Nüfusun geri kalanının durumu değerlendirildiğinde depremzedelerin karşı karşıya kaldığı sıkıntılarla kıyaslanması mümkün olmamakla birlikte, yüzde 20’lik yüksek gelir grubu dışındaki geniş halk kitlesi de ekonomik nedenlerle 'askıya alınmış hayat' yaşıyor.
Yaşamak, adına ömür edilen kısacık yaşam yolunu neden yürüdüğünü bilerek ve sürekli gelişerek ilerlemekse temel fizyolojik ihtiyaçların yanı sıra manevi ihtiyaçların da önemli olduğunu unutmamak gerek.

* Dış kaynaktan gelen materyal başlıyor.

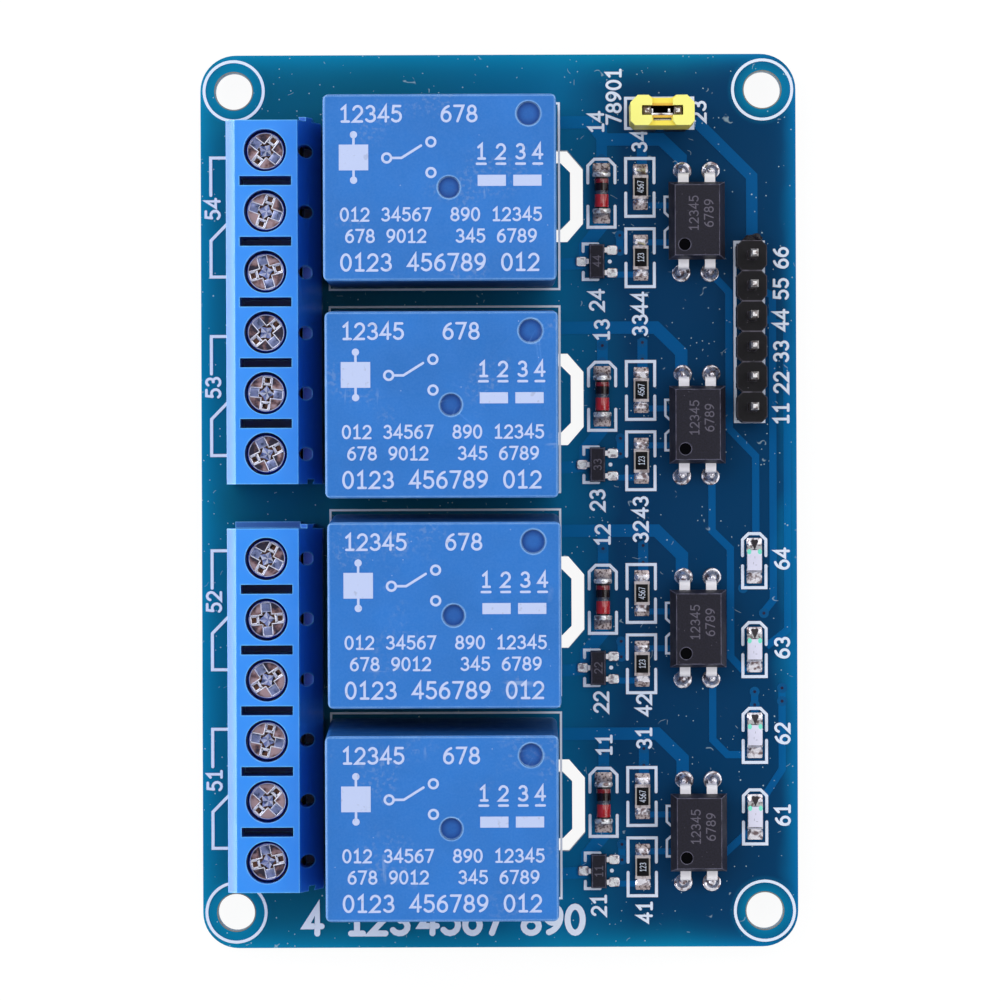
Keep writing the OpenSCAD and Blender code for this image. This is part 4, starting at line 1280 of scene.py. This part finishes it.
def seen_directly(nodes):
    """1 for camera, glossy and transmission rays, 0 for the rays that light the object."""
    rays = nodes.node("LightPath").outputs
    near = nodes.math("MAXIMUM", rays["Is Camera Ray"], rays["Is Glossy Ray"])
    return nodes.math("MAXIMUM", near, rays["Is Transmission Ray"])


def surroundings():
    """Studio room, which lights from above.

    To the eye and in reflections it is white all round and dim overhead.
    """
    world = bpy.data.worlds.new("studio")
    bpy.context.scene.world = world
    world.use_nodes = True
    room = Nodes(world.node_tree)
    height = room.node("SeparateXYZ", _0=room.node("TexCoord").outputs["Generated"]).outputs["Z"]
    seen = room.ramp(height, *((at, (level, level, level, 1)) for at, level in ROOM_SEEN))
    strength = room.span(seen_directly(room), 0, 1, room.span(height, 0, 1, *ROOM_LIGHT), seen)
    background = room.tree.nodes["Background"]
    room.plug(background, "Strength", strength)
    room.plug(background, "Color", (1, 1, 1, 1))


def floor():
    """White table that stays white to the eye and in reflections, and keeps the soft shadow."""
    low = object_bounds()[0]
    bpy.ops.mesh.primitive_circle_add(vertices=96, radius=3, fill_type="NGON", location=(0, 0, low.z))
    made = bpy.context.object
    made.name = "table"
    material = bpy.data.materials.new("table")
    material.use_nodes = True
    table = Nodes(material.node_tree)
    table.tree.nodes.clear()
    diffuse = table.node("BsdfDiffuse", Color=(0.85, 0.85, 0.85, 1))
    glow = table.node("Emission", Strength=1.05)
    share = table.span(seen_directly(table), 0, 1, 0, FLOOR_GLOW)
    mix = table.node("MixShader", Fac=share, _1=diffuse.outputs[0], _2=glow.outputs[0])
    table.node("OutputMaterial", Surface=mix.outputs[0])
    made.data.materials.append(material)


def studio():
    bpy.context.scene.view_settings.view_transform = "Standard"
    camera()
    surroundings()
    for lamp in LAMPS:
        softbox(*lamp)


make_finishes()
finish_frame()
tracks()
board_print()
hole_rims()
through_joints()
opto_joints()
chip_solder()
opto_leads()
diodes()
light_details()
resistor_films()
jumper_clip()
header_stub()
part_marks()
for n in POLES:
    screw(n)
for k in CHANNELS:
    relay_print(k)
floor()
studio()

İnsanın kendini gerçekleştirebilmesi, nitelikli bir yaşam yaratacak estetik bakış açısı geliştirebilmesi; kültürel, sanatsal ve sosyal ihtiyaçlarını sorunsuzca karşılamasına bağlı.

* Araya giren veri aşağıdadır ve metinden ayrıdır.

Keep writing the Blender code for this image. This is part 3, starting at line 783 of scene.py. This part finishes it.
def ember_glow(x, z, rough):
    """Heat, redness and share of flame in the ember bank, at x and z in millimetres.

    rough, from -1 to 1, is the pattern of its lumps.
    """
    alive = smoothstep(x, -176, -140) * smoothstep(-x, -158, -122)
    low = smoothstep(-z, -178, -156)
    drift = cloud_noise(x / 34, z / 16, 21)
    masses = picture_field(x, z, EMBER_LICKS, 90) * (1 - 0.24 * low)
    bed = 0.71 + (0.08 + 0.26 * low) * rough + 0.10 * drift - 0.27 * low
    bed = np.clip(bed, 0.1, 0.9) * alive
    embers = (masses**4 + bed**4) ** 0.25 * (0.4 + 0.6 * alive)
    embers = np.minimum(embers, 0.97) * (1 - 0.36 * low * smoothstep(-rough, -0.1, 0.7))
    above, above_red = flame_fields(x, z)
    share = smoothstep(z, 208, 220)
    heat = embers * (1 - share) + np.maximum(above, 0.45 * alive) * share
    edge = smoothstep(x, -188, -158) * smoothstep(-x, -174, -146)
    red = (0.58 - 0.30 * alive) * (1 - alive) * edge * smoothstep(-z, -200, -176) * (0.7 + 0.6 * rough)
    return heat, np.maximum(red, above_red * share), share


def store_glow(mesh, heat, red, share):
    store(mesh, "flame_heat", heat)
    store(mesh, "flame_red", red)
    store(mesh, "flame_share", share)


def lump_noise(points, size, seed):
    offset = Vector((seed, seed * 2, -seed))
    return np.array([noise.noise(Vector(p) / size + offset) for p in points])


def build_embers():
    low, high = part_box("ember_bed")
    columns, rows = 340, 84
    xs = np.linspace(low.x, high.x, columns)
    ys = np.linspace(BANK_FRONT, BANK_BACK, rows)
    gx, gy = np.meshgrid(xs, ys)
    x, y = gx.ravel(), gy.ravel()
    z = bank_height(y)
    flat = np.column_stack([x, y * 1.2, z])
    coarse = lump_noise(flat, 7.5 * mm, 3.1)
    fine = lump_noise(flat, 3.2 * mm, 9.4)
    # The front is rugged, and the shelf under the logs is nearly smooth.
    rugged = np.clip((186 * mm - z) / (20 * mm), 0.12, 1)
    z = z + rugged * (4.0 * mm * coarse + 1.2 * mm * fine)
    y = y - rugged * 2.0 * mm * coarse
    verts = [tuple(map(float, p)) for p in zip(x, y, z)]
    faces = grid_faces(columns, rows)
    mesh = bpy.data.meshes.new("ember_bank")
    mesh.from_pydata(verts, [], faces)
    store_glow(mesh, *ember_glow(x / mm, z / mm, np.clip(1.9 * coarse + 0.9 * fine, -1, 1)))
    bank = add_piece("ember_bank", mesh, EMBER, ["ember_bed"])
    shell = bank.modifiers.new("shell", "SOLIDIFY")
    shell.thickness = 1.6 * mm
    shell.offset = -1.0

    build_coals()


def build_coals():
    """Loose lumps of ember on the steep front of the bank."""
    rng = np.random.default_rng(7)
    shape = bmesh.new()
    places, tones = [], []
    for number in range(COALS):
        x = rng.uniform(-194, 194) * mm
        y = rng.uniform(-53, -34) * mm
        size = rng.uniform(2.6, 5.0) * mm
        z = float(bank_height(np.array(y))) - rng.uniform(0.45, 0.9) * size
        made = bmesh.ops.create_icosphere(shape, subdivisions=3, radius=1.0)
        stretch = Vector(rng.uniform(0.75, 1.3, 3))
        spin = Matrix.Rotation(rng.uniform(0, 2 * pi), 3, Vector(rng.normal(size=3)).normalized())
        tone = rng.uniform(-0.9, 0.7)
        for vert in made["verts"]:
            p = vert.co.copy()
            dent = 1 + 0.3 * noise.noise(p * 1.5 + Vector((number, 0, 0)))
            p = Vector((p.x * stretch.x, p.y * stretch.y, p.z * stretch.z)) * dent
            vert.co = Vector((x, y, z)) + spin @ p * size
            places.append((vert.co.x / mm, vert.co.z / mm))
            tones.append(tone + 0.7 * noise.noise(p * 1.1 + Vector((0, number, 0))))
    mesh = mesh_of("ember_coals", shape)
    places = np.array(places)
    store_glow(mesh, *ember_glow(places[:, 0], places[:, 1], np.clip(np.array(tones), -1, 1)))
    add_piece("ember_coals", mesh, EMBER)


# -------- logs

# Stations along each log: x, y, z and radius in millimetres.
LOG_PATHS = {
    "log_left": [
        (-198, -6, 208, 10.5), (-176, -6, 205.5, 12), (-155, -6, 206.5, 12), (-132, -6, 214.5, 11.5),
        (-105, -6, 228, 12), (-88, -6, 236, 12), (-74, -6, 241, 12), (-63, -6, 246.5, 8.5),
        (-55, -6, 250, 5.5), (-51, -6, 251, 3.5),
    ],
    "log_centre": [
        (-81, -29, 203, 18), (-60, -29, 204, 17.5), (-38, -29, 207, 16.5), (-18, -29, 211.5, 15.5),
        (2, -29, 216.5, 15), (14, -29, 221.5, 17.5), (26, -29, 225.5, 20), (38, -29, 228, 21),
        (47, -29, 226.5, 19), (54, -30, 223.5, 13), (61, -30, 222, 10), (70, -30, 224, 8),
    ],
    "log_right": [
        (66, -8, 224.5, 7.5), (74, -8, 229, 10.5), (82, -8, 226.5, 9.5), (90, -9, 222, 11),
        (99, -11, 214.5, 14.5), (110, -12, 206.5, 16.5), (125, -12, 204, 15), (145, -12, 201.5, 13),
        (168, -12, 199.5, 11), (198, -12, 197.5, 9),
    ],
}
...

Amerikalı psikolog Abraham Maslow’un 'İhtiyaçlar Hiyerarşisi'nde de sosyal ve manevi ihtiyaçlar piramidin tepesinde yer alıyor.
Hayatın önemli bölümüne hükmeden temel fizyolojik ihtiyaçlar olsa da onlar giderildiğinde sıra sosyal ve manevi ihtiyaçlara geliyor ki keyifle yaşamanın ve erdemli insan olmanın gerekleri de o noktada başlıyor.

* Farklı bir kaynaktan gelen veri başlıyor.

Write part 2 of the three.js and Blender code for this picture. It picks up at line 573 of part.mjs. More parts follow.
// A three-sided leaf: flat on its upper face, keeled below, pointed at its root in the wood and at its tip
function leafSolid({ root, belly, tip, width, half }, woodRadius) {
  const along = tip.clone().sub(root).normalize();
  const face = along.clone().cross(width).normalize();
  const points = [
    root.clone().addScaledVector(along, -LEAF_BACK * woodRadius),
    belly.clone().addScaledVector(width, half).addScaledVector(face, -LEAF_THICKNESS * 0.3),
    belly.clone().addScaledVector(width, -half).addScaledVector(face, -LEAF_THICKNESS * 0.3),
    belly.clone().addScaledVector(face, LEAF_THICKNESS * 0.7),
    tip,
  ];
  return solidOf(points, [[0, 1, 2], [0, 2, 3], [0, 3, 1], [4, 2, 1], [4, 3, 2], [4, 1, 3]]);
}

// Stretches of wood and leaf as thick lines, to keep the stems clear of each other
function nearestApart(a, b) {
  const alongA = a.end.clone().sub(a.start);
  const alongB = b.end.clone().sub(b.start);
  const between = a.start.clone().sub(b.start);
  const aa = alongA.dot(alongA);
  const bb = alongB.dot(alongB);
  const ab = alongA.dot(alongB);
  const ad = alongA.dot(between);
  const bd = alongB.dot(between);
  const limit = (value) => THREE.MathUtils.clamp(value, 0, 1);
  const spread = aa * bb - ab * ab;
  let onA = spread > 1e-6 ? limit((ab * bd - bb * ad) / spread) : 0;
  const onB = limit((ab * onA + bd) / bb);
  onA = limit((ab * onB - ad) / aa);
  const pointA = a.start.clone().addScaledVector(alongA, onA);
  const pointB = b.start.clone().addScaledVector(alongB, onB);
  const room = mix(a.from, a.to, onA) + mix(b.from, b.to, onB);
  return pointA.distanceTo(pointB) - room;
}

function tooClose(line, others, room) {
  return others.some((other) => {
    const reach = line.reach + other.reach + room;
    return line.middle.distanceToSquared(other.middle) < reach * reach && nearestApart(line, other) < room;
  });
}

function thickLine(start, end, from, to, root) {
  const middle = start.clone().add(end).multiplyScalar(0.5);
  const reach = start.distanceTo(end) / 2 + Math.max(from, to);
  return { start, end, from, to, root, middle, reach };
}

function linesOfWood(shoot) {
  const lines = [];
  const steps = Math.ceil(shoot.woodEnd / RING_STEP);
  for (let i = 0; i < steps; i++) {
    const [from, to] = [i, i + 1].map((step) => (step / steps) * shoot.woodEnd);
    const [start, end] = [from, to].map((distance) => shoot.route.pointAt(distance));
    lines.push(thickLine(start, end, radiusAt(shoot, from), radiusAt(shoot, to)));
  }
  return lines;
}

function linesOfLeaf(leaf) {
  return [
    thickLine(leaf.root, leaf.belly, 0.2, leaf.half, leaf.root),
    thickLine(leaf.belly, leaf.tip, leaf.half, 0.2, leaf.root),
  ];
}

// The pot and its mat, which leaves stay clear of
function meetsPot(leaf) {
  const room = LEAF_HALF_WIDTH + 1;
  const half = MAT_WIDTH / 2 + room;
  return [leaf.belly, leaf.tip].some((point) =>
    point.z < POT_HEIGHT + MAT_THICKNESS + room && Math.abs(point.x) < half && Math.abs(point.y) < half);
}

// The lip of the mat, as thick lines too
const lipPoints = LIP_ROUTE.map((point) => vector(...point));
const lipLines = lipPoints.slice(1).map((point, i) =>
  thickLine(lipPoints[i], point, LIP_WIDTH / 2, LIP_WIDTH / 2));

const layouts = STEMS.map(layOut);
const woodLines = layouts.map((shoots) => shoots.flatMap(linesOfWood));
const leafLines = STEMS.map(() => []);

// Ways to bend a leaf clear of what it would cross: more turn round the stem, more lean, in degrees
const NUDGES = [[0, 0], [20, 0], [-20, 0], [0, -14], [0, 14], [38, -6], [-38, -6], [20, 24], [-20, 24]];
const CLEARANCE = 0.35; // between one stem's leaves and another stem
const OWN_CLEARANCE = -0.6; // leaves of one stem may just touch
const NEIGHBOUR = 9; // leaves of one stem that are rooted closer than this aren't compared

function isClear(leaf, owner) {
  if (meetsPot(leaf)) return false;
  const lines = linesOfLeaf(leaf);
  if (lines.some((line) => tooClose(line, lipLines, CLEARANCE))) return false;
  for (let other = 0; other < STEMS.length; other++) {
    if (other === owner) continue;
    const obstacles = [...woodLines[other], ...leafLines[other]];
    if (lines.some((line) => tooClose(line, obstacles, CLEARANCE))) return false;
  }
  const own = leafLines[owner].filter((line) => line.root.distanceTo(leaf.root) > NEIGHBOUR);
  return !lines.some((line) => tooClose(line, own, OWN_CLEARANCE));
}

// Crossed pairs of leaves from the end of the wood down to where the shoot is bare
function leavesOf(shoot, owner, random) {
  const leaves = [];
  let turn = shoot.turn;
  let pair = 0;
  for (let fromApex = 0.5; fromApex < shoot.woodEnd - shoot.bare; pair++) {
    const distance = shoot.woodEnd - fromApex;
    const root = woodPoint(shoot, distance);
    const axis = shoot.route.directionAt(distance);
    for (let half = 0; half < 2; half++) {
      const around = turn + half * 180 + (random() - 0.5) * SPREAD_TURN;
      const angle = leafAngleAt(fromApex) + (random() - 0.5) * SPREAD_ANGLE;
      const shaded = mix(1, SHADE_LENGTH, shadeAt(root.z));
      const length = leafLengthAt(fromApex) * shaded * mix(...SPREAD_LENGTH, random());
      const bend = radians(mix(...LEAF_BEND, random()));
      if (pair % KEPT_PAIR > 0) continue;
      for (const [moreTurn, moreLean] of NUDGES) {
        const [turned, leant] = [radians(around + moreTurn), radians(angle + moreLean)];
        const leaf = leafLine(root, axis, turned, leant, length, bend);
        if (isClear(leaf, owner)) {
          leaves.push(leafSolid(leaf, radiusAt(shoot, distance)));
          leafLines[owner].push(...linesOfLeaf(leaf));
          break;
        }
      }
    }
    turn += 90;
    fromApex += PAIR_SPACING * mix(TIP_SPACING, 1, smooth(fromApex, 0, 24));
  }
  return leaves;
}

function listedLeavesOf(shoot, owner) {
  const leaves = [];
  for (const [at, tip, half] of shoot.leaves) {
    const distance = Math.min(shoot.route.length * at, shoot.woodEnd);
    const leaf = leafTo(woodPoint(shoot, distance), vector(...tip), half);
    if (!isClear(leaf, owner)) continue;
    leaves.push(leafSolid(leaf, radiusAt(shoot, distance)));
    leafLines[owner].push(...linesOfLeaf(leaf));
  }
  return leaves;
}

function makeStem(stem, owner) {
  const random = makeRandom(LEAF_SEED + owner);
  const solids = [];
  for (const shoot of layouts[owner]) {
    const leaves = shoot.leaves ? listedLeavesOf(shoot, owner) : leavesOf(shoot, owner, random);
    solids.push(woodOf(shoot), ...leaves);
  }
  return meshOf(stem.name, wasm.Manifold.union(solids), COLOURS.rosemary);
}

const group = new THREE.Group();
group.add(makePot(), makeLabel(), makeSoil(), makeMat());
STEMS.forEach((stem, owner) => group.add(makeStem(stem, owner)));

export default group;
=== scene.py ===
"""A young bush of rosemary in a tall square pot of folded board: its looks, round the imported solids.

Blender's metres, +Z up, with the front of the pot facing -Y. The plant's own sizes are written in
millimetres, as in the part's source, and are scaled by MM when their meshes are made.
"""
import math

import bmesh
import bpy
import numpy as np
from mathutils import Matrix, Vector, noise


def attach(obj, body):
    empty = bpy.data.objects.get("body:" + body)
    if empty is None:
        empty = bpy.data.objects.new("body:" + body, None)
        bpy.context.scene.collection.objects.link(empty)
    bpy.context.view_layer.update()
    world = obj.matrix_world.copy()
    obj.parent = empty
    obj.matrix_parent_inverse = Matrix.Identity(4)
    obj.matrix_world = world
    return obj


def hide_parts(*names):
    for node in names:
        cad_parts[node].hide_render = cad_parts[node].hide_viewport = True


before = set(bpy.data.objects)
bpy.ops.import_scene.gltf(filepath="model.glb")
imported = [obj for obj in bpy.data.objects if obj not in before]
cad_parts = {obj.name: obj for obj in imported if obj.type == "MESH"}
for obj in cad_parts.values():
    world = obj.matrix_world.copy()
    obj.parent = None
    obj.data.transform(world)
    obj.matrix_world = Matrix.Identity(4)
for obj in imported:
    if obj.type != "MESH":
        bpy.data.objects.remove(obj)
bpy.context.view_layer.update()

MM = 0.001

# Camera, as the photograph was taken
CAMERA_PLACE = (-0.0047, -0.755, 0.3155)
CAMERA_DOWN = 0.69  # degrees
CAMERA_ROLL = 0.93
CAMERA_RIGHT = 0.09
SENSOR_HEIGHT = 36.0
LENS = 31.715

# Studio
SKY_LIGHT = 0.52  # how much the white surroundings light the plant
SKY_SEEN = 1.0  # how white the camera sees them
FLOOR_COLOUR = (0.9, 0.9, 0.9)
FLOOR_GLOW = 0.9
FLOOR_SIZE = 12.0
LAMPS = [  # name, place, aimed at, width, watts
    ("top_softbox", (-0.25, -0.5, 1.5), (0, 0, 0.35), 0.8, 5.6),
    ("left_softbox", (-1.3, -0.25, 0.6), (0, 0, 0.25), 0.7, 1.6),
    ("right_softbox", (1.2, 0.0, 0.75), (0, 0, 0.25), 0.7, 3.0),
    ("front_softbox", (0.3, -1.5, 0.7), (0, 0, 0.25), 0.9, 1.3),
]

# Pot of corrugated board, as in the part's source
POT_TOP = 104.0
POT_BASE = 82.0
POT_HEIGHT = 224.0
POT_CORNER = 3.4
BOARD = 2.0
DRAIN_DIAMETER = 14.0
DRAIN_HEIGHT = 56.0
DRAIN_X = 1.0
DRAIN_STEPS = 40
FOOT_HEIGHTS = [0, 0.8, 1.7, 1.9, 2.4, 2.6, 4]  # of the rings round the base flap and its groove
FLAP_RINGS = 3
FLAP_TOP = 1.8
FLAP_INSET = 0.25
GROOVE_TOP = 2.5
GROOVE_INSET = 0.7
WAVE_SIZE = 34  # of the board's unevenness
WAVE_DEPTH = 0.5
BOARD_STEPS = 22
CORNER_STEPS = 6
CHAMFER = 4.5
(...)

Ama işte askıya alınmış hayatta yurttaşın ihtiyaç hiyerarşisi fizyolojik olanlardan öteye gidemiyor.
Tıpkı, Nazım Hikmet’in ölümü anlatan rubaisinin son dizesinde dediği gibi:
“görmeyen, konuşmayan, düşünmeyen hayat...” (Rubailer,1. Bölüm, 8)
Gülekle, kileyle bakliyat; kıyye ile süt, et, peynir almak hayal olurken hayal kurmak, umut etmek, mutlu olmak ise dirhemle, miskalle ölçülebilen kavramlara dönüşmüş durumda.
Askıya alınmış hayatta gelecek planı kurmaya yer yok; sanata, kültüre, seyahate, tatile ayıracak kaynak yok.
Tamam, kabul; pek okuyan, araştıran, sorgulayan, filtre zevkler geliştirmeye çalışan bir toplumdan söz etmiyoruz ama en azından ekonomik gücü ölçüsünde şartlarını zorlayarak buna çabalayan geniş bir kesim vardı birkaç yıl öncesine kadar.
Oysa bugün…
Varsa yoksa günü kurtarma kaygısı.
Akşam sofrasına koyacak aşı olanın, çocuğunu okula boğazından bir lokma geçmiş olarak gönderebilenin, hekime ve ilaca erişebilenin, evinin kirasını ödeyebilenin kendini şanslı saydığı, karın tokluğuna bir hayat yaşayan yurttaşın derdine çare diye sunulan ise yine meşhur “imece” usulü:
“Çiftçinin sorunlarına Tarım Bakanı baksın. Halkın sorununu da bir zahmet 9 kova buğdayla çiftçi çözsün.”